By mastering the balance between containerized agility and virtual machine stability, you position your organization to handle any build requirement, no matter how complex or legacy-bound it may be. The hybrid approach is not just a workaround; it is a robust, professional standard for modern software delivery.
FAQ: Common Questions About Hybrid Pipelines
Q: How do I know when to move from containers to VMs? A: If you find yourself spending more time writing "setup" scripts to install dependencies inside a container than you do actually building your code, it is time to switch to a VM. Containers are meant to be fast; if they become heavy with complex OS-level requirements, they lose their primary benefit.
Q: Can I use the same VM image for both development and production builds? A: You can, but it is better to have separate images. Development images might include debugging tools, while production images should be stripped down to the bare essentials to reduce the attack surface.
Q: What is the biggest mistake people make with VM templates?
A: The most common mistake is failing to version the templates. When you update a template, you should create a new version (v2) rather than overwriting v1. This allows you to revert to a working state if the new version introduces unexpected issues.

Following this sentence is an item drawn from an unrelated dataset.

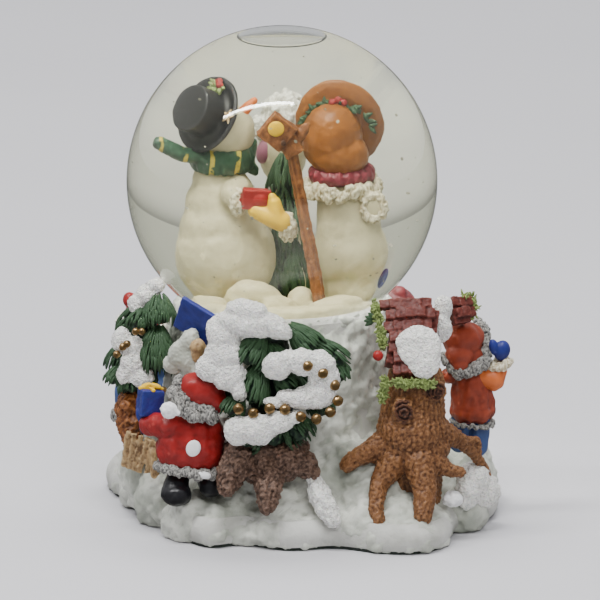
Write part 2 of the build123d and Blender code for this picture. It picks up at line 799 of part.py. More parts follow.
def make_cylinder_brackets():
    """Two bearing posts for the cylinder's shaft."""
    with BuildPart() as brackets:
        for x, half in ((1.3, 3.0), (GREAT_X + 2.2, 2.6)):
            with BuildSketch(across(x, 0, bed_top_z)):
                with Locations((0, (axis_z - bed_top_z + 1.6) / 2)):
                    Rectangle(2 * half, axis_z - bed_top_z + 1.6)
                with Locations((0, axis_z - bed_top_z)):
                    Circle(SHAFT_R + RUN, mode=Mode.SUBTRACT)
            extrude(amount=1.1)
    return save(brackets.part, "cylinder_brackets")


def make_comb():
    """Steel comb of eighteen teeth, screwed to its seat."""
    tip_y = -(CYLINDER_R + 0.45 + 0.35)
    with BuildPart() as comb:
        with BuildSketch(Plane.XY.offset(axis_z - 0.4)):
            with Locations((11, (tip_y - 16.4) / 2)):
                Rectangle(CYLINDER_LENGTH, tip_y + 16.4)
            with Locations(*[(11 + (k - 8) * 0.88, (tip_y - 11.4) / 2) for k in range(17)]):
                Rectangle(0.2, tip_y + 11.4, mode=Mode.SUBTRACT)
            with Locations((6.5, -14), (15.5, -14)):
                Circle(1.0, mode=Mode.SUBTRACT)
        extrude(amount=0.8)
    return save(comb.part, "steel_comb")


def make_comb_screws():
    """Two screws that clamp the comb, heads up."""
    with BuildPart() as screws:
        for x in (6.5, 15.5):
            with BuildSketch(Plane.XY.offset(axis_z + 0.4)):
                with Locations((x, -14)):
                    Circle(1.9)
                    Rectangle(3.8, 0.4, mode=Mode.SUBTRACT)
            extrude(amount=1.2)
            with BuildSketch(Plane.XY.offset(axis_z + 0.4)):
                with Locations((x, -14)):
                    Circle(1.9)
            extrude(amount=0.7)
            with BuildSketch(Plane.XY.offset(axis_z + 0.4)):
                with Locations((x, -14)):
                    Circle(0.9)
            extrude(amount=-4.4)
    return save(screws.part, "comb_screws")


def make_governor_frame():
    """C-shaped frame with the idler's ears and the two bearings of the fly."""
    arm_top_z = 36.4
    with BuildPart() as frame:
        with BuildSketch(Plane.XY.offset(bed_top_z)):
            with Locations((20.5, 10.9)):
                Rectangle(8.0, 7.6)
        extrude(amount=0.8)
        with BuildSketch(Plane.XY.offset(bed_top_z)):
            with Locations((17.0, worm_y)):
                Rectangle(1.4, 4.2)
        extrude(amount=arm_top_z + 1.0 - bed_top_z)
        with BuildSketch(Plane.XY.offset(arm_top_z)):
            with Locations((20.0, worm_y)):
                Rectangle(7.4, 3.2)
        extrude(amount=1.0)
        for x in (17.7, 23.3):
            with BuildSketch(across(x, idler_y, bed_top_z)):
                with Locations((0, (axis_z - bed_top_z + 1.4) / 2)):
                    Rectangle(2.2, axis_z - bed_top_z + 1.4)
            extrude(amount=1.0)
        with BuildSketch(across(16.0, idler_y, axis_z)):
            Circle(THIN_SHAFT_R + RUN)
        extrude(amount=9.0, mode=Mode.SUBTRACT)
        with BuildSketch(Plane.XY.offset(bed_top_z)):
            with Locations((worm_x, worm_y)):
                Circle(THIN_SHAFT_R + RUN)
        extrude(amount=30, mode=Mode.SUBTRACT)
    return save(frame.part, "governor_frame")


def make_governor_wheel():
    """Idler shaft with a pinion driven by the great wheel and the worm wheel."""
    with BuildPart() as idler:
        with BuildSketch(across(17.5, idler_y, axis_z)):
            Circle(THIN_SHAFT_R)
        extrude(amount=6.9)
        half_pitch = 180 / IDLER_PINION_TEETH
        spur_gear(GREAT_X - 0.1, idler_y, axis_z, 1.3, IDLER_PINION_TEETH, TRAIN_MODULE, 180 + half_pitch)
        spur_gear(worm_wheel_x, idler_y, axis_z, WORM_WHEEL_W, WORM_WHEEL_TEETH, WORM_MODULE)
    return save(idler.part, "governor_wheel")


def make_governor_fly():
    """Upright worm that carries the two-winged air brake."""
    pitch = pi * WORM_MODULE
    root_r = WORM_R - 1.1 * WORM_MODULE
    tip_r = WORM_R + 0.7 * WORM_MODULE
    half_root = 0.19 * pitch + 1.1 * WORM_MODULE * tan(radians(20))
    half_tip = 0.19 * pitch - 0.7 * WORM_MODULE * tan(radians(20))
    turns = 4
    start_z = axis_z - (turns / 2 + 0.25) * pitch  # puts a gap of the thread over the wheel's tooth
    with BuildPart() as fly:
        with BuildSketch(Plane.XY.offset(bed_top_z + 0.1)):
            with Locations((worm_x, worm_y)):
                Circle(THIN_SHAFT_R)
        extrude(amount=37.2 - bed_top_z)
        with BuildSketch(Plane.XY.offset(start_z - 0.9)):
            with Locations((worm_x, worm_y)):
                Circle(root_r)
        extrude(amount=turns * pitch + 1.8)
        with BuildLine():
            Helix(pitch=pitch, height=turns * pitch, radius=root_r - 0.08, center=(worm_x, worm_y, start_z))
        thread_start = (worm_x + root_r - 0.08, worm_y, start_z)
        crest = tip_r - root_r + 0.08
        with BuildSketch(Plane(origin=thread_start, x_dir=(1, 0, 0), z_dir=(0, -1, 0))):
            with BuildLine():
                Polyline((0, -half_root), (crest, -half_tip), (crest, half_tip), (0, half_root), close=True)
            make_face()
        sweep(is_frenet=True)
        with BuildSketch(Plane.XY.offset(FLY_Z)):
            with Locations((worm_x, worm_y)):
                Rectangle(6.6, 0.5)
                Circle(1.0)
        extrude(amount=5.2)
    return save(fly.part, "governor_fly")


def main():
    """Build and write every piece."""
    os.makedirs("parts", exist_ok=True)
    glass = make_glass()
    make_plug()
    plate = make_plate()
    snowman = make_snowman()
    lady = make_snow_lady()
    details = make_globe_details(snowman + lady)
    make_water([plate, *snowman, *lady, *details])
    envelope, _ = make_base()
    solid = [envelope, glass]
    solid += make_stump(solid)
    solid += make_front_tree(solid)
    solid += make_left_tree(solid)
    solid.append(make_beads(solid))
    solid += make_near_child("front_child", -29, -44, 13, 0.95, (-39.6, -40.4, 37.6), solid)
    solid.append(make_gift(solid))
    solid += make_near_child("right_child", 62, -17, 22, 0.95, (70, -15, 54), solid)
    solid += make_far_child("back_left_child", -44, 26, 14, 1.15, (-35, 30, 44), solid)
    solid += make_far_child("back_right_child", 36, 34, 14, 1.2, (27.5, 38.0, 45.5), solid)
    make_banks(solid)
    make_felt()
    make_cover()
    make_base_screws()
    make_bedplate()
    make_spring_housing()
    make_mainspring()
    wheel = make_drive_wheel()
    make_key(wheel)
    make_cylinder()
    make_cylinder_brackets()
    make_comb()
    make_comb_screws()
    make_governor_frame()
    make_governor_wheel()
    make_governor_fly()


main()
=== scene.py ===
"""Looks of the snow globe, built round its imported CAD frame.

Shapes are modelled in millimetres in the CAD's frame, +Z up and -Y towards the camera, and scaled to
metres when a
piece is made.
"""

import math
import random

import bmesh
import bpy
import numpy as np
from mathutils import Euler, Matrix, Vector, noise


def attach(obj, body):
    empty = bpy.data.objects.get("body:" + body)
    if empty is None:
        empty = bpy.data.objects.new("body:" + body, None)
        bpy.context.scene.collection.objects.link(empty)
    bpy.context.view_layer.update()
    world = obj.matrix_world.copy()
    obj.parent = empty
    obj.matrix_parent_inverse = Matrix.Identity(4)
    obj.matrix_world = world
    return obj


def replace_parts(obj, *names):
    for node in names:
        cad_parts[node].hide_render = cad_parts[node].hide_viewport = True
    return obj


MM = 0.001
BASE = "globe_and_base"

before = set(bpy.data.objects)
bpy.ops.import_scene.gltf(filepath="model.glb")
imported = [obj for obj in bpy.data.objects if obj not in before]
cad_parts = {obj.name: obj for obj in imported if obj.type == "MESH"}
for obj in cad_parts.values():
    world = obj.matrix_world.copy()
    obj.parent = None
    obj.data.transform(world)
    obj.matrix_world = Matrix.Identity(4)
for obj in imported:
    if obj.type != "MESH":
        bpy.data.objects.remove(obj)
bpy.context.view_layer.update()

GLOBE_Z = 108.0
GLOBE_R = 50.0
INNER_R = 48.4
NECK_R = 31.0
NECK_BORE_R = 29.4
NECK_END_Z = 60.7
GROUND_Z = 76.0
BUBBLE_R = 13.9
DRUM_BORE_R = 33.6
DRUM_RIM_Z = 70.0
BANK_TOP_Z = 30.0
BANK_FOOT_Z = 0.3
OUTLINE_POINTS = 240

POLE_R = 1e-6
SNOW_VOXEL = 0.4
NOISE_FADE = 1.0
NOISE_STEP = 2.0
NOISE_OCTAVES = 3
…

Q: Are hybrid pipelines more expensive than pure cloud pipelines? A: They can be. Maintaining VMs, even in the cloud, often incurs higher costs than ephemeral containers. However, the cost is often offset by the reduction in time spent troubleshooting build failures and the ability to support legacy workloads that would otherwise require manual intervention.
Q: How do I handle large artifacts in a hybrid setup? A: Use a local artifact cache or a high-performance content delivery network (CDN). If your agents are in a private data center, a local proxy (like Sonatype Nexus or JFrog Artifactory) can significantly reduce the amount of bandwidth required to pull dependencies from the internet.